View Full Version : What's In Store for 2007?



okcpulse
01-09-2007, 08:04 PM
Another terrorist attack. More natural disasters. Famine. Another world war. A major plague. The second coming of Christ. These are all predictions made my people who participated in various polls about what they foresee for the year 2007. What happened to everyone's optimism? Our society, for some reason or another, sees the future as a grim distopia of failures and death. Why is that? Many people feared what would happen in 2000. The year came and went peacefully. Now, go back to 1984 and tell someone that in seventeen years terrorists are going to fly two passenger jets into the World Trade Center in New York, and they will probably feel like their imagination of the 21st Century has been reaffirmed as the scary future all of us like to stick to. But like 2000, 2001 came and went. We bounced back, we recovered. It's now a part of history.

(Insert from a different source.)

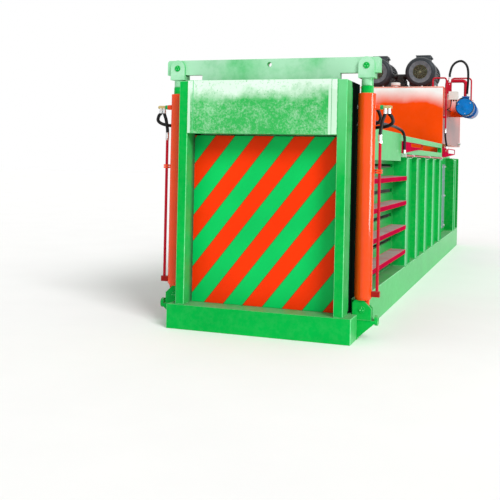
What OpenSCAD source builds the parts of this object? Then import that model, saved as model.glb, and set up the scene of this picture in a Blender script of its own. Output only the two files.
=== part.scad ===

For me, I like to stick to what makes the future so fascinating to begin with. And let's face it, we are IN the future. The virtual digital empire we all imagined is here, and improved in ways we never thought possible. I imagined back in the day that TV sets would be replaced by curved LCD screens, that carried the same dimension as traditional TVs. I thought we'd still call them TV sets. I also envisioned us not using computers that are as powerful as supercomputers of the 1970s, but that our house was the computer. Everything automated and voice activated. Still no flying cars, and that's a good thing. No colonies on the moon or Mars, as of yet. Nope, NASA went the way of sending billion dollar rovers to Mars to send back postcards.

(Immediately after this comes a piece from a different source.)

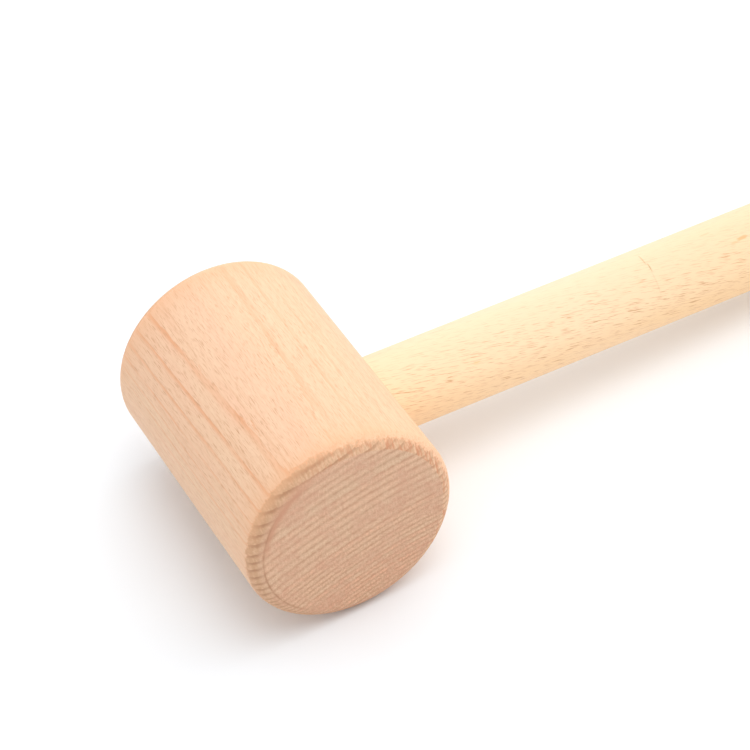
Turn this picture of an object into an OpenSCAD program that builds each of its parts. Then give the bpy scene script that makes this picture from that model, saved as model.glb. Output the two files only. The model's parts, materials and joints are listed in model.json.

The future arrived full of changes no one ever imagined. For instance, our lingo has changed. We longer have TV sets. We have flat panels in our living room. Our lingo for old components has even changed. We now refer to TV sets as CRTs. Same goes for computers. It's no longer just a monitor. It's a CRT monitor. We don't have telephones any more. We call them land lines, now. Confuses the heck out of great grandma. We call them land lines because we do most of our communication by way of cell phone or Blackberry. The Sony Walkman is gone. We now listen to massive playlists of music on iPod Nannos or the new Zune. We no longer watch shows. We watch shows in HD, or we jump to- not a computer anymore- a Mac or a PC- to watch streaming video. And since our Mac or PC is packed with enough components to entail a fully functional media center, the DVD player in our living room is not a DVD player anymore. It's a standalone DVD player. And we've completely retrograded regarding where we put our flat panels. In the 1950's, people used TV stands. Then in the 1980s and 1990s, everyone moved to entertainment centers. Now we're back to TV stands, though they are actually now called stands. Although you don't have to put your flat panel on a stand. You can now mount it on the wall. And they even come with PC inputs so you can hook your PC or Mac up to your flat panel in the living room, where you now have your e-mail and digital entetainment all on the fly.

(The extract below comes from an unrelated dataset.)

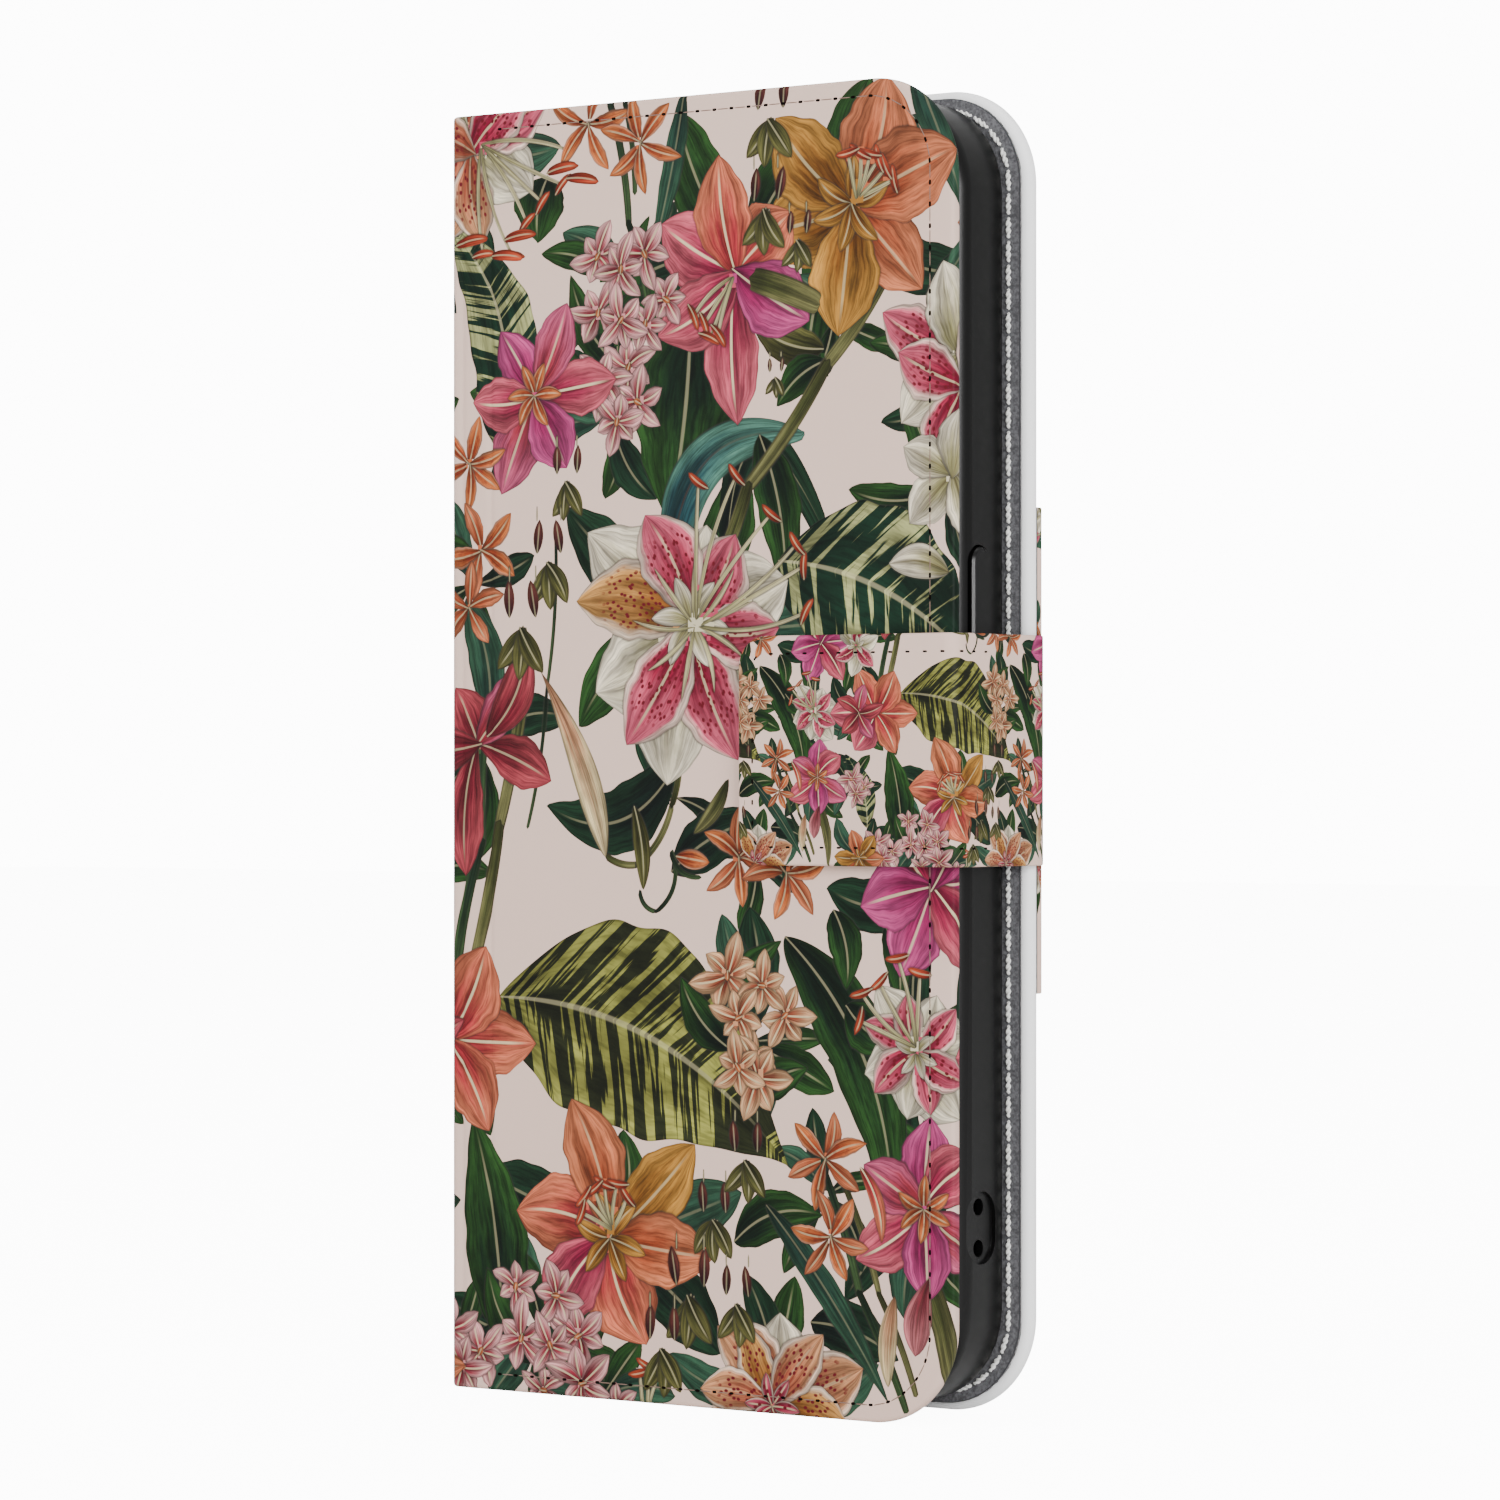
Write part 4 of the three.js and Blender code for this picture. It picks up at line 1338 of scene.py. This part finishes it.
        real_p, real_z, flat_p, flat_z, depth, bare = (
            np.concatenate(v) for v in (real_p, real_z, flat_p, flat_z, depth, bare))
        x, y = self.bend.place(real_p, depth * self.inward)
        quads = np.concatenate(faces)
        quads = self._outward(np.stack([x, y, real_z], 1), quads)
        mesh = mesh_of(self.name, np.stack([x, y, real_z], 1), quads)
        loops = quads.ravel()
        uv = np.stack([flat_p[loops], flat_z[loops]], 1)
        uv = (uv - uv.min(0)) / (uv.max(0) - uv.min(0))
        mesh.uv_layers.new(name="OFBake").data.foreach_set("uv", uv.astype(np.float32).ravel())
        # The bare attribute: bare white leather on printed sheets, painted edge shade on suede linings.
        store(mesh, "bare", "FLOAT", "POINT", "value", bare)
        if motif:
            place = np.stack([self.print_turn * flat_p[quads], flat_z[quads]], -1) / self.print_scale
            motif.paint(mesh, place + np.array(self.print_origin))
        made = object_of(mesh, finish)
        return made

    def _outward(self, points: Array, quads: Array) -> Array:
        """Turns the faces round if they look to the inside of the bend.

        Args:
            points: the mesh's points.
            quads: its faces.

        Returns:
            The faces, all looking outward.
        """
        a, b, d = (points[quads[0, i]] for i in (0, 1, 3))
        seen = np.cross(b - a, d - a)
        _, n, _, _ = self.bend.runs()
        inside = np.array([n[0], n[1], 0.0]) * self.inward
        return quads[:, ::-1] if float(seen @ inside) > 0 else quads

    def _pierced(self, p: Array, z: Array, quads: Array) -> tuple[Array, Array, Array]:
        """Leaves out the faces inside the opening and moves the ones at its edge onto its outline.

        Args:
            p, z: the grid.
            quads: its faces.

        Returns:
            The grid and the faces that stay.
        """
        fp, fz = p.ravel().copy(), z.ravel().copy()
        middle, _, _ = self.opening.distance(fp[quads].mean(1), fz[quads].mean(1))
        kept = quads[middle > 0]
        gone = quads[middle <= 0]
        edge = np.intersect1d(kept.ravel(), gone.ravel())
        value, dp, dz = self.opening.distance(fp[edge], fz[edge])
        fp[edge] -= value * dp
        fz[edge] -= value * dz
        return fp.reshape(p.shape), fz.reshape(z.shape), kept

    def _rim(self, start: int, faces: list[Array]) -> list[list[Array]]:
        """Rounds the opening's edge over, ring by ring.

        Args:
            start: index of the first new point.
            faces: the face list, added to.

        Returns:
            Lists of real p, real z, flat p, flat z, depth and edge share (bare leather on printed sheets,
            painted shade on linings), one array for each ring.
        """
        p, z, out_p, out_z = self.opening.outline(9)
        count = len(p)
        profile = np.concatenate([[[0.0, 0.0, 0.0]], self.edge_profile()[:-1]])
        out: list[list[Array]] = [[], [], [], [], [], []]
        ring = np.arange(count)
        for k, (inner, down, travel) in enumerate(profile):
            values = (p - out_p * inner, z - out_z * inner, p - out_p * travel, z - out_z * travel,
                      np.full(count, down), np.full(count, self.edge_bare_and_shade))
            for part, value in zip(out, values):
                part.append(value)
            if k:
                a, b = start + (k - 1) * count + ring, start + k * count + ring
                faces.append(np.stack([a, b, np.roll(b, -1), np.roll(a, -1)], -1))
        return out


def mesh_of(name: str, points: Array, quads: Array, smooth: bool = True) -> bpy.types.Mesh:
    """Makes a mesh of four-sided faces.

    Args:
        name: the mesh's name.
        points: points in millimetres.
        quads: faces, four indices each.
        smooth: whether its faces are shaded smooth.

    Returns:
        The mesh, in metres.
    """
    mesh = bpy.data.meshes.new(name)
    mesh.vertices.add(len(points))
    mesh.vertices.foreach_set("co", (points * MM).astype(np.float32).ravel())
    mesh.loops.add(quads.size)
    mesh.loops.foreach_set("vertex_index", quads.astype(np.int32).ravel())
    mesh.polygons.add(len(quads))
    mesh.polygons.foreach_set("loop_start", np.arange(0, quads.size, 4, dtype=np.int32))
    mesh.polygons.foreach_set("use_smooth", np.full(len(quads), smooth))
    mesh.update(calc_edges=True)
    return mesh


def object_of(mesh: bpy.types.Mesh, finish: Finish) -> bpy.types.Object:
    """Makes a mesh into a piece of the object.

    Args:
        mesh: the mesh.
        finish: its finish.

    Returns:
        The object, at the origin.
    """
    made = bpy.data.objects.new(mesh.name, mesh)
    bpy.context.collection.objects.link(made)
    mesh.materials.append(finish.material())
    return made


# ---------------------------------------------------------------------------------------------------
# Sewing
# ---------------------------------------------------------------------------------------------------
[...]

We no longer just have hospitals anymore. We now have medical centers flanked by bio-tech campuses that employ thousands of scientists and researchers, or specialty centers that specialize in different conditions. We have cancer treatment centers, women's health centers full of doctors that specialize in maternal care. We no longer just throw down blacktop and call it a road. We now build roads that consist of asphalt, concrete and special rebar made to withstand changes in climate. We no longer wait in rush hour to find out if a wreck occured. LED signs now tell us if there is a wreck, where it is and how long it will take to get to the next freeway.

Now none of this sounds like a future headed for disaster. Will bad things happen? Yes, and they always have since the dawn of time. But things will also get better. We should be thankful that we have the priviledge of being alive to see the things happening today that those before us never got a chance to see. And 2007 will bring us even further. Set aside your fears. Years come and go in a nonchalant manner, and we will still be doing the same things we did ten years ago. Go to work, go on vacation, take care of the shopping, the bills, even move to a new town, go to a game, go to dinner, and most of all, take care of each other.